▼
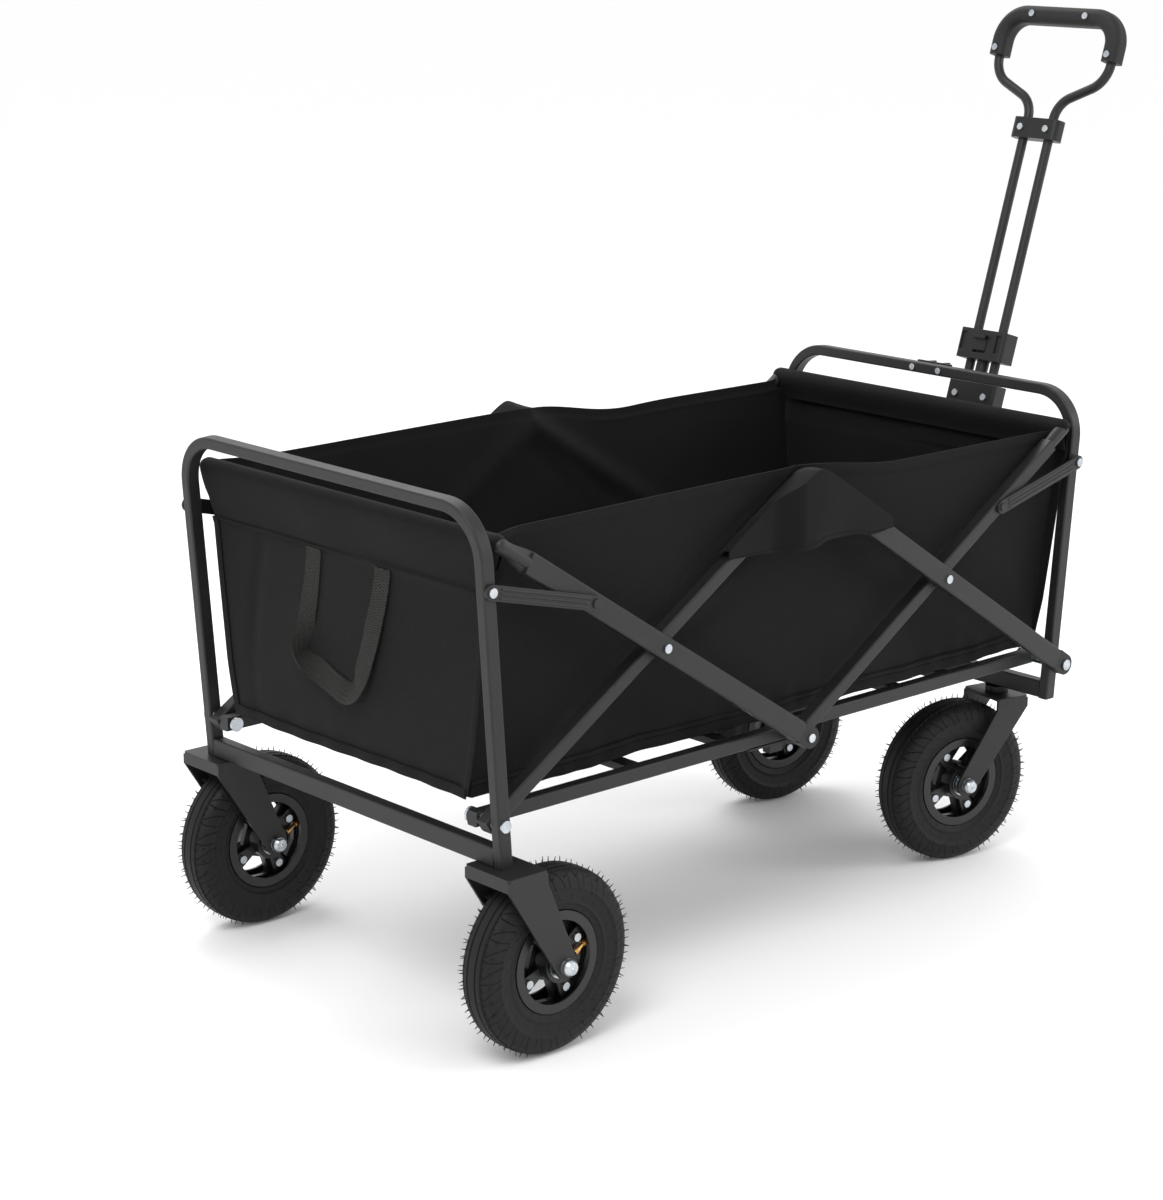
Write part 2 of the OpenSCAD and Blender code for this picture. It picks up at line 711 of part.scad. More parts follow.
// tube in a hem, with round corners into the side bars
module hoop_cross(x, y) {
  translate([x, 0, node_h]) rotate([90, 0, 0]) difference() {
    cylinder(d = hoop_d, h = 2 * y, center = true);
    cylinder(d = hoop_d - 2 * wall, h = 2 * y - 20, center = true);
  }
  for (s = [-1, 1]) translate([x, s * y, node_h]) sphere(d = hoop_d + weld_d);
}

// moulded cap closing a flat bar around the pin at x
module end_cap(x, r) rotate([-90, 0, 0]) linear_extrude(flat_t, center = true) difference() {
  union() {
    translate([x, 0]) circle(d = flat_h + 1);
    translate([x - 16, -flat_h / 2 - 0.5]) square([16, flat_h + 1]);
  }
  translate([x, 0]) circle(r = r);
}

module rail(l, t) translate([0, t / 2, 0]) bar_x(0, l, t, rail_h);

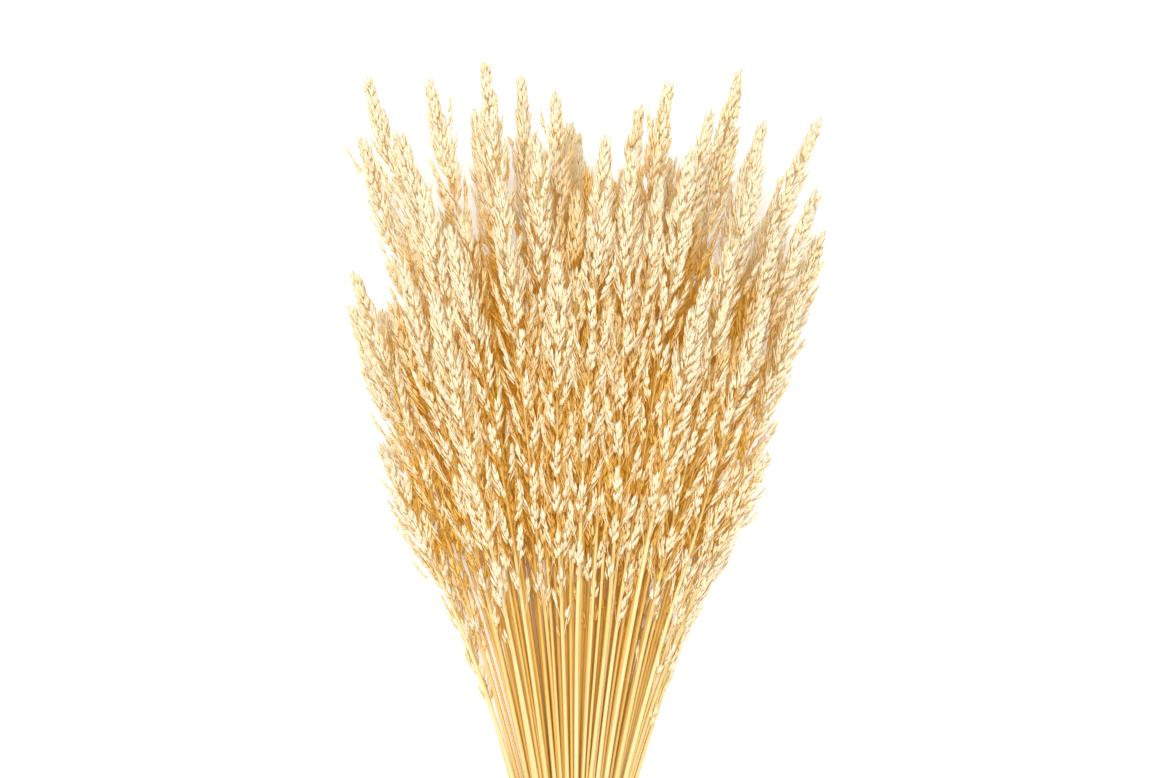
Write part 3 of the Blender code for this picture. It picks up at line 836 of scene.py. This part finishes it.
@dataclass
class Branch:
    """One branch of a seed head, with spikelets on its two sides and its back."""

    route: list[tuple[Vector, Vector]]
    bare_share: float
    tone: float
    rng: random.Random

    stalk_radius: float = 0.42 * MM
    spikelet_spacing: float = 3.0 * MM
    column_gap: float = 1.5 * MM
    terminal_length: float = 11.0 * MM
    stalk_stops: tuple[float, ...] = (0.0, 0.45, 0.9)

    @property
    def length(self) -> float:
        """Length of the branch."""
        return sum((after[0] - before[0]).length for before, after in zip(self.route, self.route[1:]))

    def _at(self, share: float) -> tuple[Vector, Vector, Vector]:
        """Place, direction and outward direction at a share of the branch."""
        spot = min(share, 0.9999) * (len(self.route) - 1)
        first = int(spot)
        (start, away), (end, next_away) = self.route[first], self.route[first + 1]
        return (start.lerp(end, spot - first), (end - start).normalized(),
                away.lerp(next_away, spot - first).normalized())

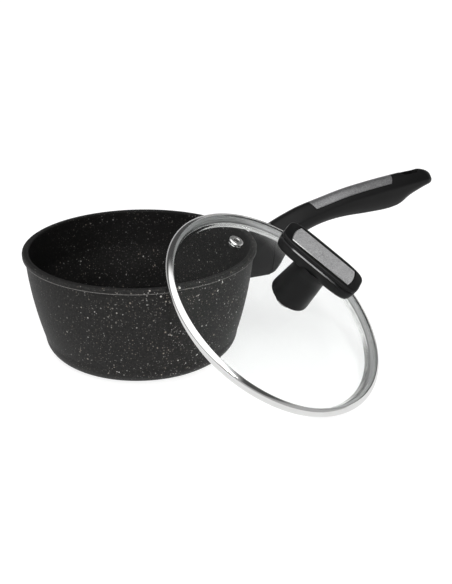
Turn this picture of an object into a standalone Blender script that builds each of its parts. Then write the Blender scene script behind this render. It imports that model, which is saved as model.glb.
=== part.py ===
▲
→ **Stated task**
Word for word, quote all of the data above.

→ **Answer below**
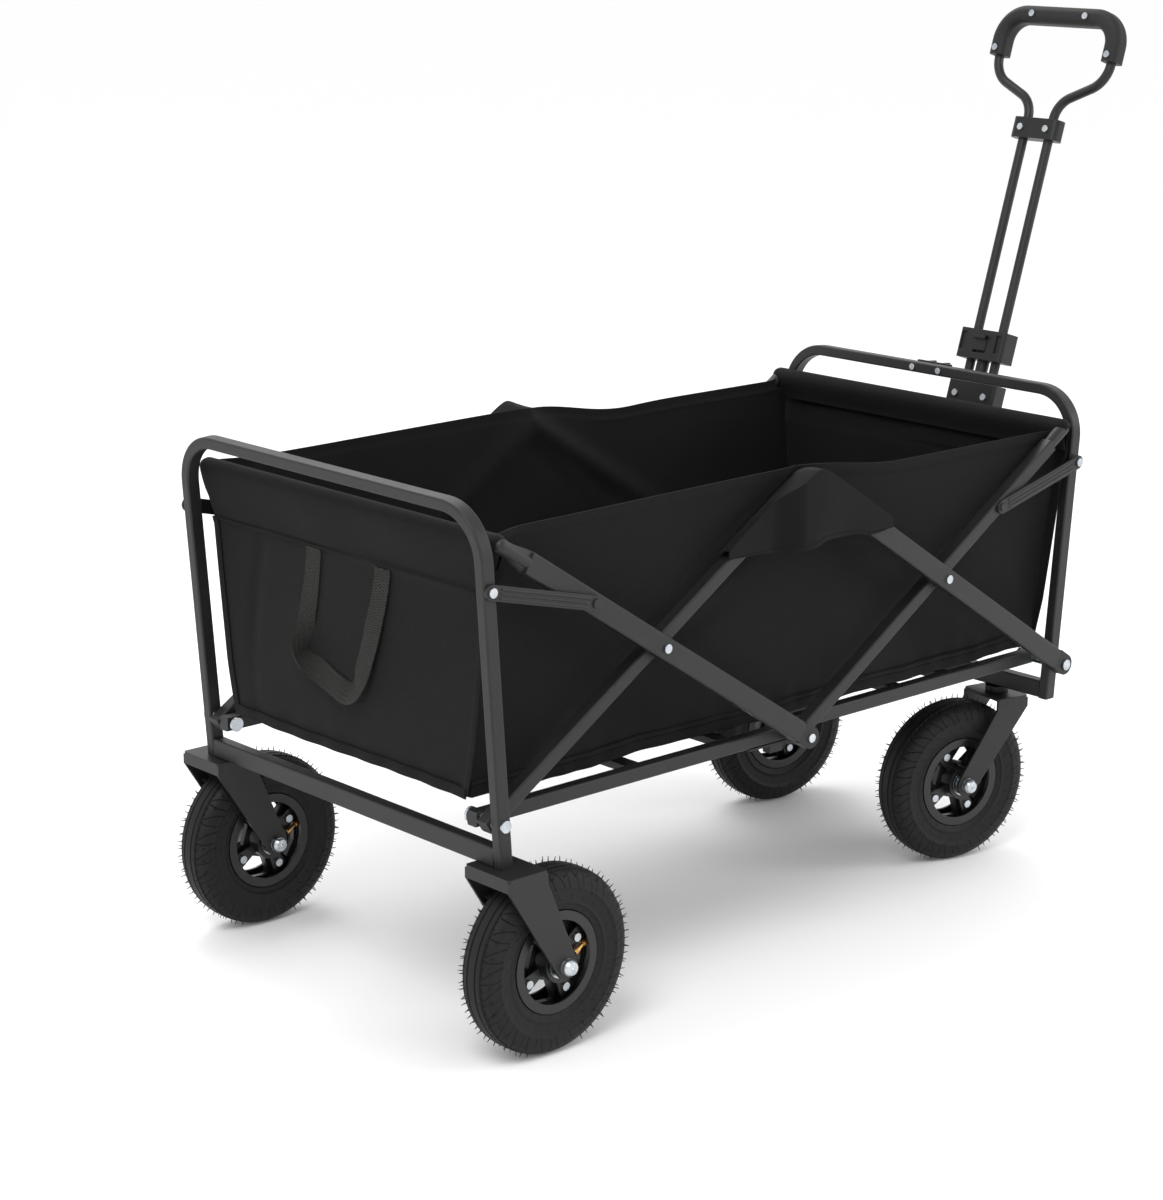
Write part 2 of the OpenSCAD and Blender code for this picture. It picks up at line 711 of part.scad. More parts follow.
// tube in a hem, with round corners into the side bars
module hoop_cross(x, y) {
  translate([x, 0, node_h]) rotate([90, 0, 0]) difference() {
    cylinder(d = hoop_d, h = 2 * y, center = true);
    cylinder(d = hoop_d - 2 * wall, h = 2 * y - 20, center = true);
  }
  for (s = [-1, 1]) translate([x, s * y, node_h]) sphere(d = hoop_d + weld_d);
}

// moulded cap closing a flat bar around the pin at x
module end_cap(x, r) rotate([-90, 0, 0]) linear_extrude(flat_t, center = true) difference() {
  union() {
    translate([x, 0]) circle(d = flat_h + 1);
    translate([x - 16, -flat_h / 2 - 0.5]) square([16, flat_h + 1]);
  }
  translate([x, 0]) circle(r = r);
}

module rail(l, t) translate([0, t / 2, 0]) bar_x(0, l, t, rail_h);

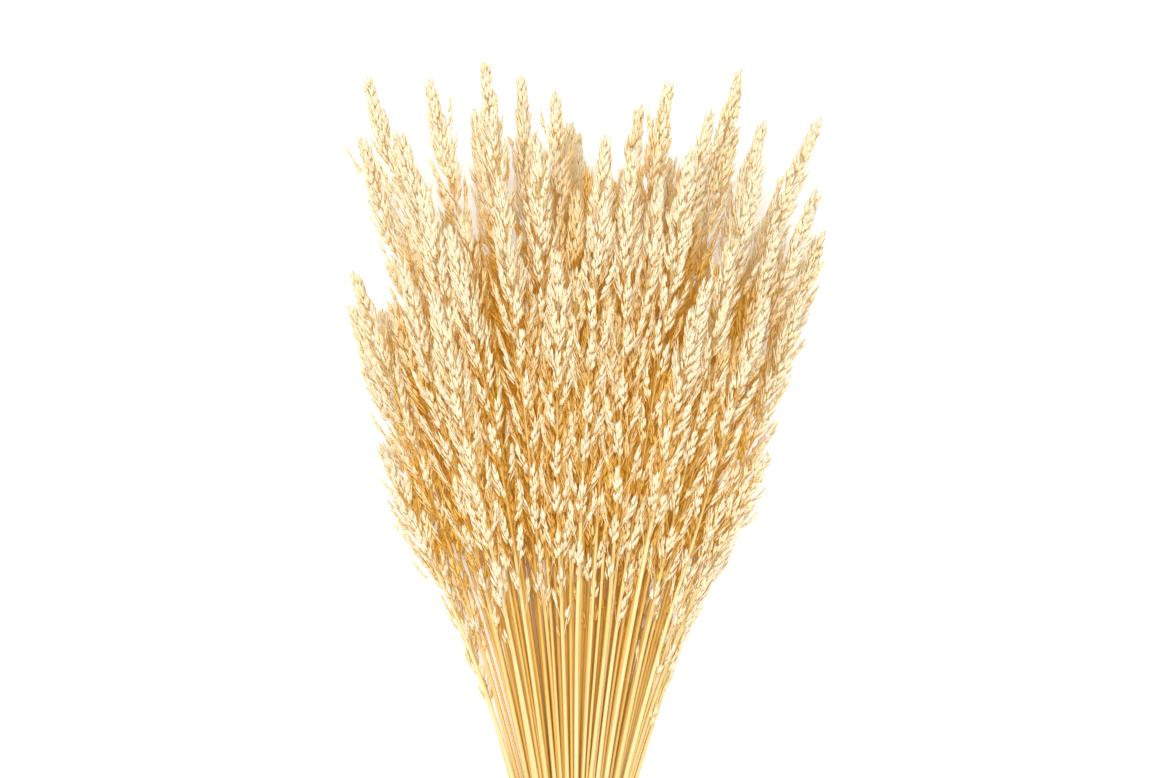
Write part 3 of the Blender code for this picture. It picks up at line 836 of scene.py. This part finishes it.
@dataclass
class Branch:
    """One branch of a seed head, with spikelets on its two sides and its back."""

    route: list[tuple[Vector, Vector]]
    bare_share: float
    tone: float
    rng: random.Random

    stalk_radius: float = 0.42 * MM
    spikelet_spacing: float = 3.0 * MM
    column_gap: float = 1.5 * MM
    terminal_length: float = 11.0 * MM
    stalk_stops: tuple[float, ...] = (0.0, 0.45, 0.9)

    @property
    def length(self) -> float:
        """Length of the branch."""
        return sum((after[0] - before[0]).length for before, after in zip(self.route, self.route[1:]))

    def _at(self, share: float) -> tuple[Vector, Vector, Vector]:
        """Place, direction and outward direction at a share of the branch."""
        spot = min(share, 0.9999) * (len(self.route) - 1)
        first = int(spot)
        (start, away), (end, next_away) = self.route[first], self.route[first + 1]
        return (start.lerp(end, spot - first), (end - start).normalized(),
                away.lerp(next_away, spot - first).normalized())

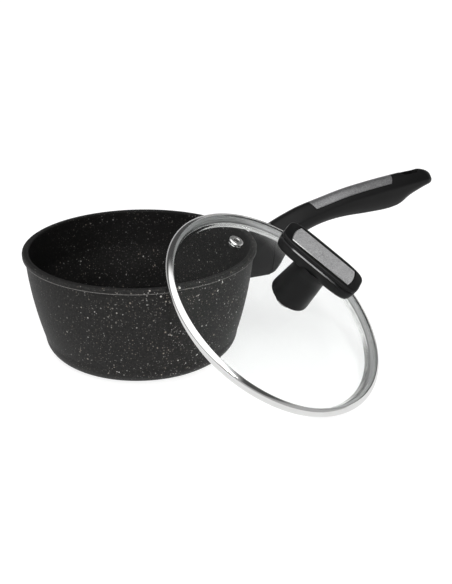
Turn this picture of an object into a standalone Blender script that builds each of its parts. Then write the Blender scene script behind this render. It imports that model, which is saved as model.glb.
=== part.py ===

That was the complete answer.